WATER SHORTAGE - Water is essential for development, and indeed survival. It also has great spiritual significance in all of the religions, where life-giving waters symbolize the Holy Spirit and the teachings. Ablutions are performed with water before prayer. The physical cleanliness of water and its freedom from pollution are also important, and Bahá'u'lláh provided specific standards of water quality. In water-short regions where disputes over water could easily lead to warfare, processes of consultation and the application of principles of justice in the management and sharing of water resources will be necessary to achieve any lasting solution.

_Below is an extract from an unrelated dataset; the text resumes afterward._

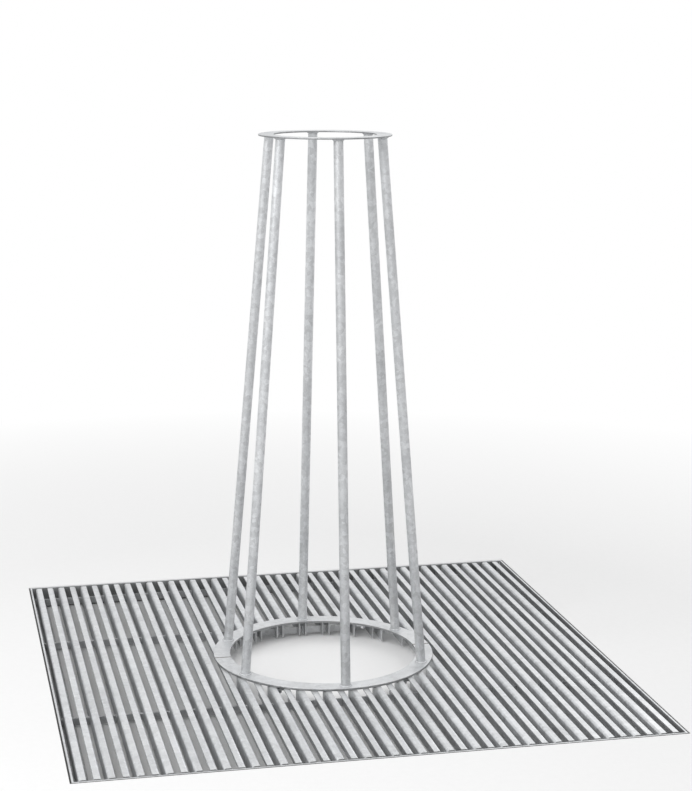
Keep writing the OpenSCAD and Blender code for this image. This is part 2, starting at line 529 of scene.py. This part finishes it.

POLLUTION - The problems of chemical pollution are another illustration of civilization carried to excess, releasing more chemicals than the environment can reasonably cope with. Bahá'u'lláh prohibited the use of polluted water, just as he warned of the potentially lethal effects of contaminating the atmosphere. External cleanliness has a spiritual as well as physical significance. Given the importance placed in religion on human health, anything that damages it is widely condemned.
The above points are far from exhaustive either in their coverage of environmental challenges or in the spiritual principles applied. There is enormous potential to develop the spiritual interface with science and environmental management in the years ahead. Many scientists can propose solutions to environmental problems, but they do not know how to motivate society to apply them. Applying the Bahá'í teachings to the environmental challenges can open many doors and create new fields of service, while helping to build practical solutions to some of the greatest threats to human well-being and prosperity. You can explore this topic throughout this conference, and then set out to draw on the wealth of spiritual principles to make a difference in your own field.
* The views expressed herein are those of the author and do not necessarily reflect the views of the United Nations.